## Direction
Write out the listing exactly as it is given.
▶
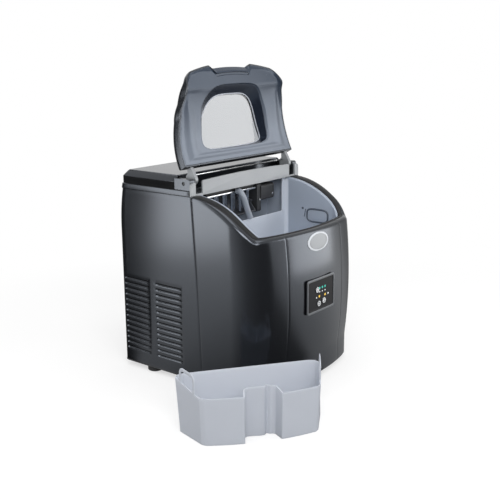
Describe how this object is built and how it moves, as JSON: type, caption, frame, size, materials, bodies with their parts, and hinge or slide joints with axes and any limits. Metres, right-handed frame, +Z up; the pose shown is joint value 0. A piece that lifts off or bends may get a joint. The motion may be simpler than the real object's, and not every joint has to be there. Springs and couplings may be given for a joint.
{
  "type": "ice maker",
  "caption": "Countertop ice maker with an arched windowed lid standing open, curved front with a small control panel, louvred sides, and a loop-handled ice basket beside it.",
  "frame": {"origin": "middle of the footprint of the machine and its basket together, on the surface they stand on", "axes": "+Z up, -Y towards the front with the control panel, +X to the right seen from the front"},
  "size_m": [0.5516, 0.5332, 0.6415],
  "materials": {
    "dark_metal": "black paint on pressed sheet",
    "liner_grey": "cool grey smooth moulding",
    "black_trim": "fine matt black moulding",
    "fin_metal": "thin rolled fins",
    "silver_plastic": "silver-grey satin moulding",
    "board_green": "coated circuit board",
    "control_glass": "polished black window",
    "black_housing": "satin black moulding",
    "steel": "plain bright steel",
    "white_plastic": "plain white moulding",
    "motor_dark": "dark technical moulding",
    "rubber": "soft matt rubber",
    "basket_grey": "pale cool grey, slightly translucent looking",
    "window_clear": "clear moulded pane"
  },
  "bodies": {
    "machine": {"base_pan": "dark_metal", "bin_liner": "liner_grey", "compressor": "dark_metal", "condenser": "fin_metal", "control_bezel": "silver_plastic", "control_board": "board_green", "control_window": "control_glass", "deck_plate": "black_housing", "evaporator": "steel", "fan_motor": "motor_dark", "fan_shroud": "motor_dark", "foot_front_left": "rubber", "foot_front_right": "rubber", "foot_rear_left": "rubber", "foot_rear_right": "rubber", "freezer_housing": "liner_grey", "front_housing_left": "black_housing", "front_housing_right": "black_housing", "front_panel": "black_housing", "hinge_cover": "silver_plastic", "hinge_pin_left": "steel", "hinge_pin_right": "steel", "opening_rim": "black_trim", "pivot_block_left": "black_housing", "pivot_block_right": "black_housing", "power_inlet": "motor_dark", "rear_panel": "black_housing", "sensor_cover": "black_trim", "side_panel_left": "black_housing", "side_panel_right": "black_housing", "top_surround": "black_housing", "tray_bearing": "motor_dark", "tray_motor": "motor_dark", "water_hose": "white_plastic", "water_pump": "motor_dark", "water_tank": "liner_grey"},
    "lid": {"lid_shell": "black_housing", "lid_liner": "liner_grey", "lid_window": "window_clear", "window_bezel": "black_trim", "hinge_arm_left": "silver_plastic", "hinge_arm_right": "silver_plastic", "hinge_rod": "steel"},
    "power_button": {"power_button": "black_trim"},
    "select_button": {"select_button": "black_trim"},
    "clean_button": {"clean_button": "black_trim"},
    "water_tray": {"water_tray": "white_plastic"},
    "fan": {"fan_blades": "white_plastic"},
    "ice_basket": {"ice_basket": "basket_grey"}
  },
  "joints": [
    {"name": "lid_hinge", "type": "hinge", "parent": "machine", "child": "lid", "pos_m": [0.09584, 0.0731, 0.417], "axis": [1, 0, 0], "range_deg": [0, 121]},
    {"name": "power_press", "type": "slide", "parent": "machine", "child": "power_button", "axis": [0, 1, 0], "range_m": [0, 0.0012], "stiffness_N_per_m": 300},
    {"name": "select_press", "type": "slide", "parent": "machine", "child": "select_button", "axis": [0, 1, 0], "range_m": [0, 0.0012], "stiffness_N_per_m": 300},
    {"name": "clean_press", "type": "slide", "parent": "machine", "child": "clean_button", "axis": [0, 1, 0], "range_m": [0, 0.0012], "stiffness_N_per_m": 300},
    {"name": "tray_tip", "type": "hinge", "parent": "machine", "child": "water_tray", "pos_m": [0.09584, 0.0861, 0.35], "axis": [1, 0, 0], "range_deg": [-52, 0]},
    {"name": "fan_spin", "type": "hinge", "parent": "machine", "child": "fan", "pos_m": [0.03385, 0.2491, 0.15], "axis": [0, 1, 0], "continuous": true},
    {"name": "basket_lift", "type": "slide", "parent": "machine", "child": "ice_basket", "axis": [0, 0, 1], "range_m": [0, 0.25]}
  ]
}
◀
## Result of this task
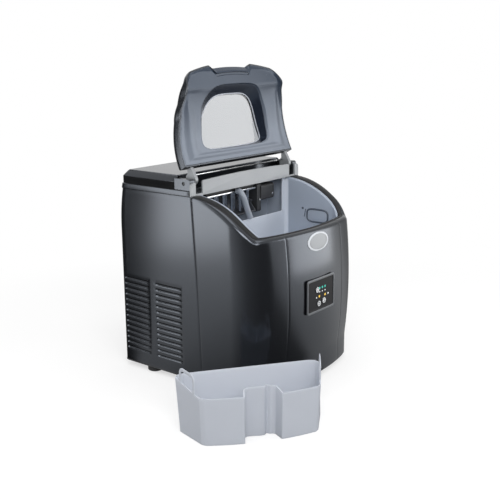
Describe how this object is built and how it moves, as JSON: type, caption, frame, size, materials, bodies with their parts, and hinge or slide joints with axes and any limits. Metres, right-handed frame, +Z up; the pose shown is joint value 0. A piece that lifts off or bends may get a joint. The motion may be simpler than the real object's, and not every joint has to be there. Springs and couplings may be given for a joint.
{
  "type": "ice maker",
  "caption": "Countertop ice maker with an arched windowed lid standing open, curved front with a small control panel, louvred sides, and a loop-handled ice basket beside it.",
  "frame": {"origin": "middle of the footprint of the machine and its basket together, on the surface they stand on", "axes": "+Z up, -Y towards the front with the control panel, +X to the right seen from the front"},
  "size_m": [0.5516, 0.5332, 0.6415],
  "materials": {
    "dark_metal": "black paint on pressed sheet",
    "liner_grey": "cool grey smooth moulding",
    "black_trim": "fine matt black moulding",
    "fin_metal": "thin rolled fins",
    "silver_plastic": "silver-grey satin moulding",
    "board_green": "coated circuit board",
    "control_glass": "polished black window",
    "black_housing": "satin black moulding",
    "steel": "plain bright steel",
    "white_plastic": "plain white moulding",
    "motor_dark": "dark technical moulding",
    "rubber": "soft matt rubber",
    "basket_grey": "pale cool grey, slightly translucent looking",
    "window_clear": "clear moulded pane"
  },
  "bodies": {
    "machine": {"base_pan": "dark_metal", "bin_liner": "liner_grey", "compressor": "dark_metal", "condenser": "fin_metal", "control_bezel": "silver_plastic", "control_board": "board_green", "control_window": "control_glass", "deck_plate": "black_housing", "evaporator": "steel", "fan_motor": "motor_dark", "fan_shroud": "motor_dark", "foot_front_left": "rubber", "foot_front_right": "rubber", "foot_rear_left": "rubber", "foot_rear_right": "rubber", "freezer_housing": "liner_grey", "front_housing_left": "black_housing", "front_housing_right": "black_housing", "front_panel": "black_housing", "hinge_cover": "silver_plastic", "hinge_pin_left": "steel", "hinge_pin_right": "steel", "opening_rim": "black_trim", "pivot_block_left": "black_housing", "pivot_block_right": "black_housing", "power_inlet": "motor_dark", "rear_panel": "black_housing", "sensor_cover": "black_trim", "side_panel_left": "black_housing", "side_panel_right": "black_housing", "top_surround": "black_housing", "tray_bearing": "motor_dark", "tray_motor": "motor_dark", "water_hose": "white_plastic", "water_pump": "motor_dark", "water_tank": "liner_grey"},
    "lid": {"lid_shell": "black_housing", "lid_liner": "liner_grey", "lid_window": "window_clear", "window_bezel": "black_trim", "hinge_arm_left": "silver_plastic", "hinge_arm_right": "silver_plastic", "hinge_rod": "steel"},
    "power_button": {"power_button": "black_trim"},
    "select_button": {"select_button": "black_trim"},
    "clean_button": {"clean_button": "black_trim"},
    "water_tray": {"water_tray": "white_plastic"},
    "fan": {"fan_blades": "white_plastic"},
    "ice_basket": {"ice_basket": "basket_grey"}
  },
  "joints": [
    {"name": "lid_hinge", "type": "hinge", "parent": "machine", "child": "lid", "pos_m": [0.09584, 0.0731, 0.417], "axis": [1, 0, 0], "range_deg": [0, 121]},
    {"name": "power_press", "type": "slide", "parent": "machine", "child": "power_button", "axis": [0, 1, 0], "range_m": [0, 0.0012], "stiffness_N_per_m": 300},
    {"name": "select_press", "type": "slide", "parent": "machine", "child": "select_button", "axis": [0, 1, 0], "range_m": [0, 0.0012], "stiffness_N_per_m": 300},
    {"name": "clean_press", "type": "slide", "parent": "machine", "child": "clean_button", "axis": [0, 1, 0], "range_m": [0, 0.0012], "stiffness_N_per_m": 300},
    {"name": "tray_tip", "type": "hinge", "parent": "machine", "child": "water_tray", "pos_m": [0.09584, 0.0861, 0.35], "axis": [1, 0, 0], "range_deg": [-52, 0]},
    {"name": "fan_spin", "type": "hinge", "parent": "machine", "child": "fan", "pos_m": [0.03385, 0.2491, 0.15], "axis": [0, 1, 0], "continuous": true},
    {"name": "basket_lift", "type": "slide", "parent": "machine", "child": "ice_basket", "axis": [0, 0, 1], "range_m": [0, 0.25]}
  ]
}